Report Finds $10 a Person a Good Investment in Disease Prevention
July 17, 2008

WASHINGTON (AP) -- Investing just $10 per person -- roughly the price of a six-pack of beer and some chips -- could greatly fuel community programs that get couch potatoes moving, prevent smoking and improve nutrition, researchers say.

How much health does $10 a person buy? Invest that every year, and within five years the nation could cut health care costs by more than $16 billion annually, concludes a new analysis by the nonprofit Trust for America's Health and a team of public-health research groups.

If the big dollars have your eyes glazing, the overall point is simple: Obesity -- from poor nutrition and inactivity -- and smoking are blamed for much of the heart disease, cancer, diabetes and lung diseases that are the nation's leading public health problems, fueling the $2 trillion annually spent on health care.

Yet small improvements can add up. Research suggests, for example, that walking 30 minutes a day and dropping just 15 pounds can cut in half the risk that someone with pre-diabetes will get the full-blown disease. The question is how to educate and persuade people to take such steps.

"This is pennies when you look at the long-term cost of treating diabetes or high cholesterol," said Audry Tayse Haynes of the YMCA, which runs programs in more than 64 communities that are the type the report aims to emulate -- programs typically begun with one-time government grants of about $40,000.

For example, the YMCA runs various after-school care programs. Rather than just supervise students playing and doing homework, some sites added a program that teaches healthy snacking and physical activity, with games to help kids exercise. Tracking 3,100 children in Texas, the YMCA found the program helped youngsters eat more fruit and less candy, exercise a little more each week and watch less TV.

The California Endowment has started a Healthy Eating, Active Communities program that partners with local government and private businesses to build parks, provide more fresh fruits and vegetables and other healthy foods for area markets, and increase physical activity in schools. Estimated cost: about $7 per person, Thursday's report found.

In Somerville, Mass., federal health officials funded a "Shape Up Somerville" program that slowed weight gain among first- to third-graders and may have had some citywide impact: Steps that started with better school food and a push for safe walking and biking paths to school wound up also touting restaurants that made their menus healthier. Estimated cost: $3 to $4 a person.

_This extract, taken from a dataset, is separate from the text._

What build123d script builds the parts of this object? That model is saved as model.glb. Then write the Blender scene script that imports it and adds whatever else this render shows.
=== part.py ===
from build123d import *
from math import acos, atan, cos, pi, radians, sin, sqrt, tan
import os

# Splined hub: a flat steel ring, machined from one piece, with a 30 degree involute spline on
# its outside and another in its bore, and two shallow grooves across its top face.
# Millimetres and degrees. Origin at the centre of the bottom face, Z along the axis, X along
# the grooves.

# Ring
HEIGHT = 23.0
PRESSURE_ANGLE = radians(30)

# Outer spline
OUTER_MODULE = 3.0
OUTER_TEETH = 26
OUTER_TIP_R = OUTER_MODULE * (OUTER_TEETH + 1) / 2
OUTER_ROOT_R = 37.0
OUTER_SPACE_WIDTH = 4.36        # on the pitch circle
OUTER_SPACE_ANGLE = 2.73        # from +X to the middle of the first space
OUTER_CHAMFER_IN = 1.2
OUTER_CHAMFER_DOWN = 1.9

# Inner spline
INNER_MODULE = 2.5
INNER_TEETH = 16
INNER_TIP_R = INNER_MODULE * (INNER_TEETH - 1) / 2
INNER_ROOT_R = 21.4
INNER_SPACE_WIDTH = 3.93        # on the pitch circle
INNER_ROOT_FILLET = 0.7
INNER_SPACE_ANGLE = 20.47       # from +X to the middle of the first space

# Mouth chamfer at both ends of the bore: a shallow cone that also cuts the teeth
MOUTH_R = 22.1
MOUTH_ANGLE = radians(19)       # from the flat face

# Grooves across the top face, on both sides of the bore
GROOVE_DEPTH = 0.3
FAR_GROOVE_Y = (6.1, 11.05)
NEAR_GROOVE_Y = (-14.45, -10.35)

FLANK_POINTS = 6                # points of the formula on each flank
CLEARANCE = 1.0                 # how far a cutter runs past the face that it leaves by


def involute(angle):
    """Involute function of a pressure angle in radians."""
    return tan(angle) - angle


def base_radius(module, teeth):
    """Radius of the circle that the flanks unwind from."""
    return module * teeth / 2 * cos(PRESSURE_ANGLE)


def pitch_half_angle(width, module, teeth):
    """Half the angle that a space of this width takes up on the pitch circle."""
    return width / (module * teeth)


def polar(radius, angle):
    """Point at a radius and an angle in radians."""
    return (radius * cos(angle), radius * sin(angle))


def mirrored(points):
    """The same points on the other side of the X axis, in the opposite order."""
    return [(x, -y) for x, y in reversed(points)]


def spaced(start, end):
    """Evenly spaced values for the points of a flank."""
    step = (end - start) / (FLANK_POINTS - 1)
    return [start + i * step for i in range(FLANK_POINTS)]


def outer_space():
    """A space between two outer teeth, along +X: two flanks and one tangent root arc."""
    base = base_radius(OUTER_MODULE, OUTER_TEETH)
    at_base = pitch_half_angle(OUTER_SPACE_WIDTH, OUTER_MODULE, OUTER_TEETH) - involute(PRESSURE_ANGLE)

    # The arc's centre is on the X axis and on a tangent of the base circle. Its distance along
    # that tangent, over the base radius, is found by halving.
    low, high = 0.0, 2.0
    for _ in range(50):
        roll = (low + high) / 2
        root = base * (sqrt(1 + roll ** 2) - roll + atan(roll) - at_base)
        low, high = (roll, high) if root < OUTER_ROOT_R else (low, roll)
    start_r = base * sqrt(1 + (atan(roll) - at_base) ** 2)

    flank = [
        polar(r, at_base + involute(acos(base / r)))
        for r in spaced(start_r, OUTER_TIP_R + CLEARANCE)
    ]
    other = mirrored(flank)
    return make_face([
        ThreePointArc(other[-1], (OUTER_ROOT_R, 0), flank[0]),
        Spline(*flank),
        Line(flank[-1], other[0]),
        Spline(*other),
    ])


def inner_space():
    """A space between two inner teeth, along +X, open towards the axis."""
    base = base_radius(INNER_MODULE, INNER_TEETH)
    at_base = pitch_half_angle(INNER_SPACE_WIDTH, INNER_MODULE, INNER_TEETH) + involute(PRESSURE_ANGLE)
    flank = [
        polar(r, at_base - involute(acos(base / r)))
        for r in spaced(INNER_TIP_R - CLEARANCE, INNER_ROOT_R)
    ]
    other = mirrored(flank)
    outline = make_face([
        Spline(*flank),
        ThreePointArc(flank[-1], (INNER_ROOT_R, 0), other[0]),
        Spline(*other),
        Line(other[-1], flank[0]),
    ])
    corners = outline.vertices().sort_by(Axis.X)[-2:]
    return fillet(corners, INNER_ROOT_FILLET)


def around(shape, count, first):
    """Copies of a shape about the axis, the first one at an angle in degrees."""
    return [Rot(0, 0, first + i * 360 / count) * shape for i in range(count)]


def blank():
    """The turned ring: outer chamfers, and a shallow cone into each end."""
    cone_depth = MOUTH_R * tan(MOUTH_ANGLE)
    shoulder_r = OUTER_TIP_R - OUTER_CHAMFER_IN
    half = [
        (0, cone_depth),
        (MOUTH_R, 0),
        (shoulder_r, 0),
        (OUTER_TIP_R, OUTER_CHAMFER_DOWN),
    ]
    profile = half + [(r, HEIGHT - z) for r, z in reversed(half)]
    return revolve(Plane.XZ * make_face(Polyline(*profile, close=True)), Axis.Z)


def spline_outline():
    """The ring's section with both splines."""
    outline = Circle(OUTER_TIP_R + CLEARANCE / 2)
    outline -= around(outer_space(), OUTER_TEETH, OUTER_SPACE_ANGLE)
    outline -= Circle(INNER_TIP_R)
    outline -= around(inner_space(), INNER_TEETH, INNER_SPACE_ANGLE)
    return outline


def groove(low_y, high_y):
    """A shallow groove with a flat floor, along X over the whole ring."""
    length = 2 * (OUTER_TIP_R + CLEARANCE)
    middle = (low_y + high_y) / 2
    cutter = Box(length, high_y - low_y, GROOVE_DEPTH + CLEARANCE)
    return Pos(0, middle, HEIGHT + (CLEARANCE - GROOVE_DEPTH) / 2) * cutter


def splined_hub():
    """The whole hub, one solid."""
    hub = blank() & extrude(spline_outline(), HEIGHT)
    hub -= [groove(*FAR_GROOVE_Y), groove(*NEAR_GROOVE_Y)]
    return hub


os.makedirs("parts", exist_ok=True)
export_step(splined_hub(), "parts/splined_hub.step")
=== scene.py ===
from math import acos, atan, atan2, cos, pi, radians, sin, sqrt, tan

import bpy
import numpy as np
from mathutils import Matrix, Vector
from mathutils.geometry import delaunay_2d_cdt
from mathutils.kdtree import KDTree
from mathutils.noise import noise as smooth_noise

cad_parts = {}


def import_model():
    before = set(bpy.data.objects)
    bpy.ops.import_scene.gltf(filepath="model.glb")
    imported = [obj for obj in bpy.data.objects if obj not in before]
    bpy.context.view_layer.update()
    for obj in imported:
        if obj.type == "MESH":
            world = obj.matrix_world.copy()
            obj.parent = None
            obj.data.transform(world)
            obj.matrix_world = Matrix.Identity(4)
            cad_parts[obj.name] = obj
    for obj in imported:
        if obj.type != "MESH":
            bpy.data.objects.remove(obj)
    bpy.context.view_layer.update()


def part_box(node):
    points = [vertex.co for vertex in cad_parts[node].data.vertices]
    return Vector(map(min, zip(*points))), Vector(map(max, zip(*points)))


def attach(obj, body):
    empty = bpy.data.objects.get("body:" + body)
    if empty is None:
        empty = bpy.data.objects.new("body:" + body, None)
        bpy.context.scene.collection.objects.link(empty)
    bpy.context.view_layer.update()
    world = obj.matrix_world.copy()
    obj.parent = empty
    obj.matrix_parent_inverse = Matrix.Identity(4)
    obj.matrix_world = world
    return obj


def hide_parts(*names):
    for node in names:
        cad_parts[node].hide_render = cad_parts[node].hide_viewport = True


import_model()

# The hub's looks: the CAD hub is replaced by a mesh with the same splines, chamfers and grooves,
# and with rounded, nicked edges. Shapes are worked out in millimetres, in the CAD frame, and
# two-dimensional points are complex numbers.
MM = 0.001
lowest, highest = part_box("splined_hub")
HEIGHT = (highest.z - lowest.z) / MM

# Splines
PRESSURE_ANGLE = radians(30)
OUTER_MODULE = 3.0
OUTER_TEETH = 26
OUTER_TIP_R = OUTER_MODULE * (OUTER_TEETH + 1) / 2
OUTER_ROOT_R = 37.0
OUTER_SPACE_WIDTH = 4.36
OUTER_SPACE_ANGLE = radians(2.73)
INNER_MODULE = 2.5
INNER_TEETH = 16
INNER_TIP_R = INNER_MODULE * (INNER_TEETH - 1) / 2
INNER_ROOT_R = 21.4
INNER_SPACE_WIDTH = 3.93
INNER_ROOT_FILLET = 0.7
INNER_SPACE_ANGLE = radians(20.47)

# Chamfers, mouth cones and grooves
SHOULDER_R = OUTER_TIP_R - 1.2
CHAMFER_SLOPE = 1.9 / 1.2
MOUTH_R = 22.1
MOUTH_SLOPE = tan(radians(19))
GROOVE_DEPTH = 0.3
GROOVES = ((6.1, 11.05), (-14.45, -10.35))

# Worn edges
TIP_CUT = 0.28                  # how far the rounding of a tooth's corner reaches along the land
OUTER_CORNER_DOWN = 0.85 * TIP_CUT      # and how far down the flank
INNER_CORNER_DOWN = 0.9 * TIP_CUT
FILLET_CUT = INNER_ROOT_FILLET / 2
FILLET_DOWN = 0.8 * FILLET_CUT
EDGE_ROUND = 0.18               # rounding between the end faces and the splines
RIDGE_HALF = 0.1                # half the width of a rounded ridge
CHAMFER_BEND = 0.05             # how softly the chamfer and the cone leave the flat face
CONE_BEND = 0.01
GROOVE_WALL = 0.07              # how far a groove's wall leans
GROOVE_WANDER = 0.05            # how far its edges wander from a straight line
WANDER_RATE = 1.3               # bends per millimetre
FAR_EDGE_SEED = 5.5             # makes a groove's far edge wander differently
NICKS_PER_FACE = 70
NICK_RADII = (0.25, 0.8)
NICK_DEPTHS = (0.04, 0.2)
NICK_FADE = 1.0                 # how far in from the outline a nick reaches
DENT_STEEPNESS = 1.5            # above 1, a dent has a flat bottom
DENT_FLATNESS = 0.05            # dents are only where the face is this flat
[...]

As for tobacco, when New Yorkers started paying the nation's highest cigarette taxes this month, officials estimated that 140,000 eventually would stop smoking.

U.S. spending on prevention programs has been stagnant for about four years.

Programs that help people slim down and stop smoking clearly make for a healthier population, but whether they save governments money is controversial. A Dutch study published last winter, for instance, found that the obese and smokers die sooner, which makes them cheaper for health systems than thin nonsmokers who live longer.

But other research suggests the obese may actually live as long but with more diseases.

"You're prolonging the period of healthy life," said Jeff Levi, executive director of the Trust for America's Health. "Whether I need a knee replacement is not a life-and-death question. ... If I'm not obese and more mobile and don't kill my knees and therefore don't need that knee replacement, I'm not living longer, but I'm a lot cheaper."

For the report, the New York Academy of Medicine reviewed research on community-based disease prevention programs to find what works, and how well. Then the Urban Institute developed a model to estimate the savings in health care costs that would accrue if the country achieved various levels of health improvements -- such as a 5 percent drop in diabetes and high blood pressure rates.